Vetting: the paid trial replaced the interview loop
The five-round interview loop, sold for a decade as rigor, mostly tests how well someone performs in an interview, a skill only weakly related to how well they ship. What's replaced it for senior AI hires is a scoped, paid trial project, usually one to two weeks, against a real (or realistic) problem with a defined deliverable. It's more expensive up front than a free interview loop and it produces a dramatically better hire/no-hire decision, because you're watching the actual behavior you're hiring for: how someone handles ambiguous requirements, messy data, and a deadline, not how they answer a whiteboard question.

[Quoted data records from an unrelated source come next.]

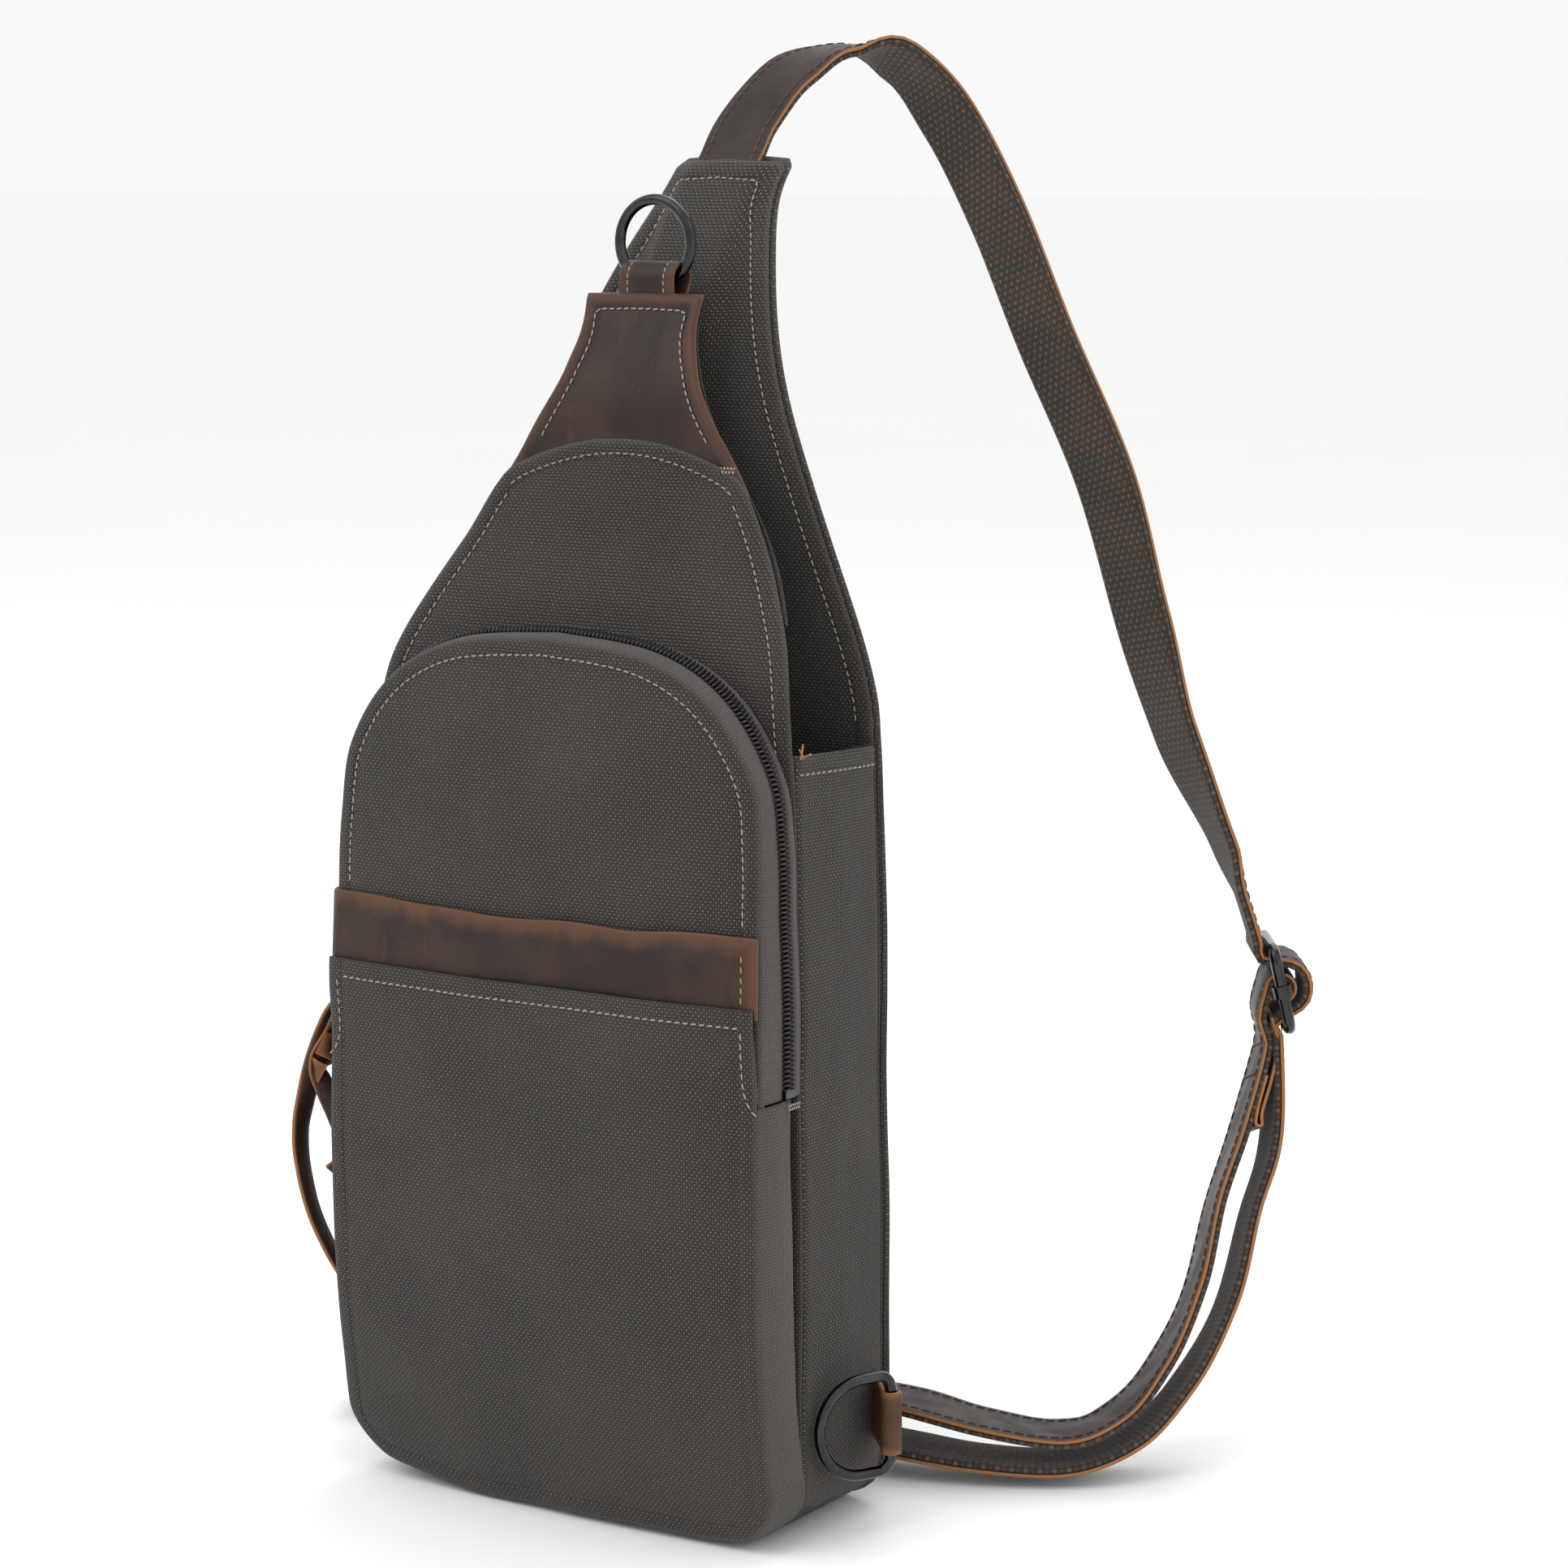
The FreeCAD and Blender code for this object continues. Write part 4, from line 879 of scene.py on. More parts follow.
def tapeStrip(name, node, near, far, puff):
    rows = 6

    def place(u, v):
        i = round(u * archSteps)
        start = near(archLine[i])
        return archSpot(u, puff * math.sin(math.pi * v) - 0.5 * mm, start + (far(archLine[i]) - start) * v)

    strip = shapedGrid(name, archSteps, rows, place, lambda u, v: (v * 10 * mm, u * archLength))
    modify(strip, "SOLIDIFY", thickness=0.8 * mm, offset=0)
    bpy.ops.object.shade_smooth_by_angle(angle=1.0)
    finishPiece(strip, tape, "bag", [node])


tapeStrip("zipTapeFront", "zip_tape_front", lambda p: pocketDepth(p.x, p.y) + bag["pocketRound"] + 1 * mm,
          lambda p: zipY - 0.3 * mm, 0.8 * mm)
tapeStrip("zipTapeRear", "zip_tape_rear", lambda p: zipY + 0.3 * mm, lambda p: bag["front"], 1.4 * mm)

coil = {"pitch": 1.6 * mm, "tooth": 3.7 * mm, "rise": 1.8 * mm}
for side in (-1, 1):
    places = []
    count = int((archLength - 6 * mm) / coil["pitch"])
    for k in range(count):
        share = (3 * mm + (k + 0.25 * (side + 1)) * coil["pitch"]) / archLength
        at = share * archSteps
        i = min(int(at), archSteps - 1)
        along = archLine[i + 1] - archLine[i]
        point = archLine[i] + along * (at - i)
        off = Vector((along.y, -along.x)).normalized()
        spot = settle(point.x + off.x * 0.9 * mm, zipY + side * 1.45 * mm, point.y + off.y * 0.9 * mm)
        places.append(turned(spot, Vector((0, 1, 0)), Vector((off.x, 0, off.y))))
    row = copies("zipCoil" + ("Front" if side < 0 else "Rear"),
                 bead(coil["tooth"], 1.15 * mm, coil["rise"] * 1.6),
                 places)
    finishPiece(row, coilNylon, "bag", ["zip_teeth"] if side < 0 else [])
print("zip made")


# leather patch on the flap
foldRings = rings((0, 1.0), (0.5, 0.1), (1.6, -0.5), (3.2, -0.5), (4.4, 0), (5.2, 0.35), (6.2, 0.1), (9, 0))
patchRight = [Vector((0, 349 * mm))] + flankLine("patch") + [Vector((0, 415.6 * mm))]
patchOutline = closedOutline(patchRight, 150)


def patchDepth(x, z):  # it passes under the canvas arch, so it starts further back there
    return flapDepth(x, z) - 0.2 * mm + 1.3 * mm * (1 - between(357 * mm, 374 * mm, z))


patchSheet = Panel(patchOutline, foldRings, (368 * mm, 402 * mm), 8)
patchLeather = oiledLeather("oiledPatchLeather", "#261c19", "#372821", "#4d3427", 5.0, 0.42, "#584030")
patch = thicken(patchSheet.build("flapPatch", patchDepth), bag["leather"])
finishPiece(patch, patchLeather, "flap", ["leather_patch"])
print("patch made")


# strap: one long leather ply with webbing behind it, bent through the slider and the left ring
strapFrom = {"half": 89, "back": 25, "top": 459}  # half width, back seam and height behind the strap's steps


def routeSpot(x, y, height):
    # share of the half width, millimetres behind the back seam, height in millimetres
    return Vector((x * strapFrom["half"], strapFrom["back"] + y, height)) * mm


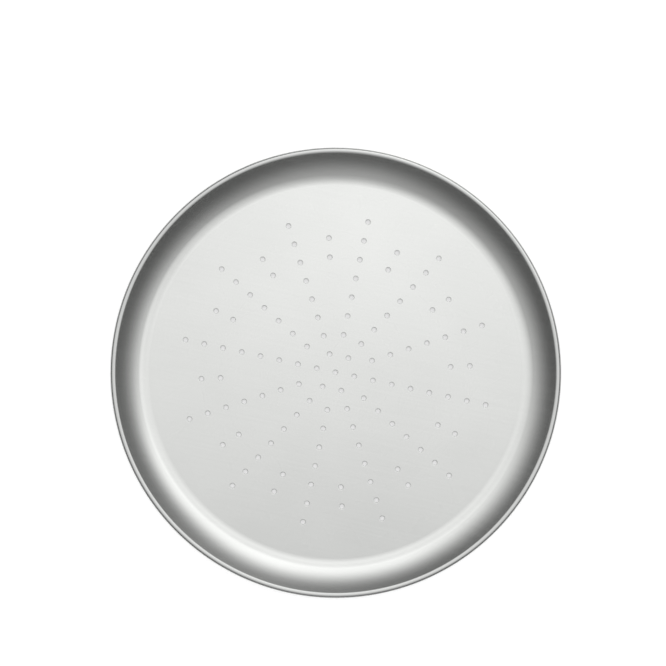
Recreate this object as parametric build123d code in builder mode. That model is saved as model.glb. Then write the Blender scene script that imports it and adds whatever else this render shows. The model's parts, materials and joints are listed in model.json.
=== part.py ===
from build123d import *
import math
import os

# Perforated pizza pan, pressed from one disc of aluminium sheet: a flat base with vent
# holes, a rounded corner, a wall that flares more steeply towards the top, and a hollow
# rim bead curled outwards. Millimetres, +Z up. The origin is the centre of the underside,
# level with the surface that the pan stands on, and +X runs along a spoke of holes.

# Overall size
pan_diameter = 320.0
pan_height = 14.0
sheet = 1.0

# Corner and wall, both on the inside. The corner bends the sheet up by its angle, in
# degrees, and the wall goes on from there in one long curve.
corner_radius = 16.0
corner_angle = 27.0
wall_radius = 48.0

# Rim bead, and the space between the wall and the sheet's edge tucked under the bead
bead_diameter = 5.2
curl_gap = 0.5

# Vent holes: one in the centre, and rings of them one pitch apart from there out
hole_diameter = 3.4
hole_pitch = 13.85
ring_hole_counts = (6, 12, 12, 12, 12, 24, 24, 12)
# The punch draws the upper edge of each hole in, and the lower edge is deburred
hole_roll_radius = 0.65
hole_deburr = 0.15

# How far a cut runs past the faces that it opens
overrun = 1.0

# The wall meets the bead at the slope that brings the top of the bead to its height
bead_radius = bead_diameter / 2
corner_slope = math.radians(corner_angle)
corner_rise = corner_radius * (1 - math.cos(corner_slope))
rim_rise = pan_height - sheet - corner_rise
rim_slope = math.acos((wall_radius * math.cos(corner_slope) + bead_radius - rim_rise) / (wall_radius + bead_radius))
wall_turn = math.degrees(rim_slope - corner_slope)

# The base is level as far out as the corner, the wall and the bead leave it
corner_reach = corner_radius * math.sin(corner_slope)
wall_reach = wall_radius * (math.sin(rim_slope) - math.sin(corner_slope))
bead_reach = bead_radius * (1 + math.sin(rim_slope))
base_radius = pan_diameter / 2 - bead_reach - wall_reach - corner_reach

# The curl stops where the outer corner of its edge is the gap away from the wall
curl_turn = 360 - math.degrees(math.acos((bead_radius - sheet - curl_gap) / bead_radius))

with BuildPart() as pan:
    # The sheet's upper and lower face, each from the centre to the edge under the bead
    with BuildSketch(Plane.XZ) as section:
        with BuildLine() as sheet_outline:
            upper = (sheet, corner_radius, wall_radius, bead_radius)
            lower = (0, corner_radius + sheet, wall_radius + sheet, bead_radius - sheet)
            sheet_edge = []
            for height, corner_bend, wall_bend, curl_bend in (upper, lower):
                base_line = Line((0, height), (base_radius, height))
                corner = JernArc(base_line @ 1, base_line % 1, corner_bend, corner_angle)
                wall = JernArc(corner @ 1, corner % 1, wall_bend, wall_turn)
                curl = JernArc(wall @ 1, wall % 1, curl_bend, -curl_turn)
                sheet_edge.append(curl @ 1)
            Line(*sheet_edge)
            Line((0, 0), (0, sheet))
        make_face()
    revolve(axis=Axis.Z)

    # Every ring of vent holes has one hole on the X axis
    with BuildSketch(Plane.XY.offset(sheet)) as vent_holes:
        Circle(hole_diameter / 2)
        for ring, hole_count in enumerate(ring_hole_counts, start=1):
            with PolarLocations(ring * hole_pitch, hole_count):
                Circle(hole_diameter / 2)
    extrude(amount=sheet + overrun, both=True, mode=Mode.SUBTRACT)

    bores = pan.faces().filter_by(GeomType.CYLINDER)
    upper_edges = bores.edges().filter_by_position(Axis.Z, sheet, sheet)
    lower_edges = bores.edges().filter_by_position(Axis.Z, 0, 0)
    fillet(upper_edges, hole_roll_radius)
    chamfer(lower_edges, hole_deburr)

pan.part.label = "pan"

os.makedirs("parts", exist_ok=True)
export_step(pan.part, "parts/pan.step")

hole_total = 1 + sum(ring_hole_counts)
print(f"flat base {2 * base_radius:.2f} mm across, wall meets the bead at {math.degrees(rim_slope):.1f} degrees, "
      f"{hole_total} vent holes")
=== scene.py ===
"""Perforated pizza pan, dressed: the pressed, punched and curled sheet with its satin finish,
and the studio that it is shown in.

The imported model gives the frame: metres, +Z up, the origin at the centre of the underside,
and +X along a spoke of vent holes.
"""
import json
import logging
import math
from dataclasses import dataclass, field
from enum import Enum
from typing import Any

import bmesh
import bpy
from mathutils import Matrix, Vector

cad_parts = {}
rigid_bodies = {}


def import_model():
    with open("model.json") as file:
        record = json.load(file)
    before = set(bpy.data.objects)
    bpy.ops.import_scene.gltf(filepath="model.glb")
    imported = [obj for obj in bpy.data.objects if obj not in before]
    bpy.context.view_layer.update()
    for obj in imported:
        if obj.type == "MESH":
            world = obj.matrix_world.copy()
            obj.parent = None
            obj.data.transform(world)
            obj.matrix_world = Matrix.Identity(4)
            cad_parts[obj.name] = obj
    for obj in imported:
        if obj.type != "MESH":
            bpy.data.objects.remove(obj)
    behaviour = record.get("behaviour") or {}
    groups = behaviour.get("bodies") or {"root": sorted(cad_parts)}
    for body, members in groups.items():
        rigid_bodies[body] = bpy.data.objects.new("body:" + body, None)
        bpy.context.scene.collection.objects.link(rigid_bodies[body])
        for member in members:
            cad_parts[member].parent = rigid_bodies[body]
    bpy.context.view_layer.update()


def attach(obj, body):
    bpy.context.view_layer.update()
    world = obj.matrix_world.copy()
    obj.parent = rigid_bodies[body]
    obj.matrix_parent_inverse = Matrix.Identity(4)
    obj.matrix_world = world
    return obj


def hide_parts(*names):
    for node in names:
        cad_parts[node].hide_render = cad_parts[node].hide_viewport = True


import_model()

log = logging.getLogger("pan")

MM = 0.001

# The pan's attribute that tells its finish where it is painted darker, as painted shade, and smoother,
# as wear.
PAINTED_SHADE_AND_WEAR = "painted_shade_and_wear"

# Numbers of a Mix node's sockets, which have the same names for a colour and for a value.
COLOUR_A, COLOUR_B, COLOUR_MIXED = 6, 7, 2
VALUE_A, VALUE_B, VALUE_MIXED = 2, 3, 0

# Radius and height of a circle about the Z axis, in metres.
Ring = tuple[float, float]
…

| 2024 default | 2027 default | Why the shift |
|---|---|---|
| 4-6 round interview loop, mostly conversational | 1-2 week paid trial against a real or realistic problem | Watching behavior beats asking about behavior |
| Resume screen as the first filter | Shipped-artifact screen as the first filter | Resumes correlate weakly with production capability |
| Generic take-home coding test | Scoped project tied to your actual stack and data shape | Generic tests measure test-taking, not fit for the job |
| Reference calls as a formality late in the process | Reference calls early, focused on specific shipped work | Specific questions about a named project surface real signal |
Speed to decision is now a hiring lever, not a courtesy
Senior AI talent in 2027 routinely holds two or three live conversations at once, and the offer that arrives fastest, with the clearest scope and the clearest number, wins more often than the offer that's marginally better on paper but arrives ten days later. Teams that still run hiring on a quarterly cadence, with a committee sign-off between the trial and the offer, are optimizing for internal process comfort over candidate outcomes. The fix isn't sloppier diligence, it's compressing the calendar time between steps: same-week feedback after a trial, an offer within 48 hours of a final conversation, and a named decision-maker who can say yes without a follow-up meeting.
Hire for output per person, not pipeline volume
The clearest strategic shift in the 2027 playbook is what 'success' means for a hiring quarter. It used to be reqs filled. Now it's shipped output per hire. A single senior generalist who can own a workflow end to end is worth more than three mid-level hires who each need direction, and the boards and investors watching from outside increasingly know it, they're reading revenue and shipped-value per headcount, not headcount growth itself, as the real signal of a company's execution quality.
The playbook, in order
- 1Source from shipped artifacts, not resumes: repos, production case studies, referrals from people who've shipped with the candidate.
- 2Screen on the artifact first, the conversation second, never the reverse.
- 3Replace the multi-round loop with a scoped, paid trial for anything senior enough to matter.
- 4Compress decision time deliberately: same-week feedback, 48-hour offers, one named decision-maker.
- 5Measure the hiring quarter by output per hire added, not by reqs closed or pipeline size.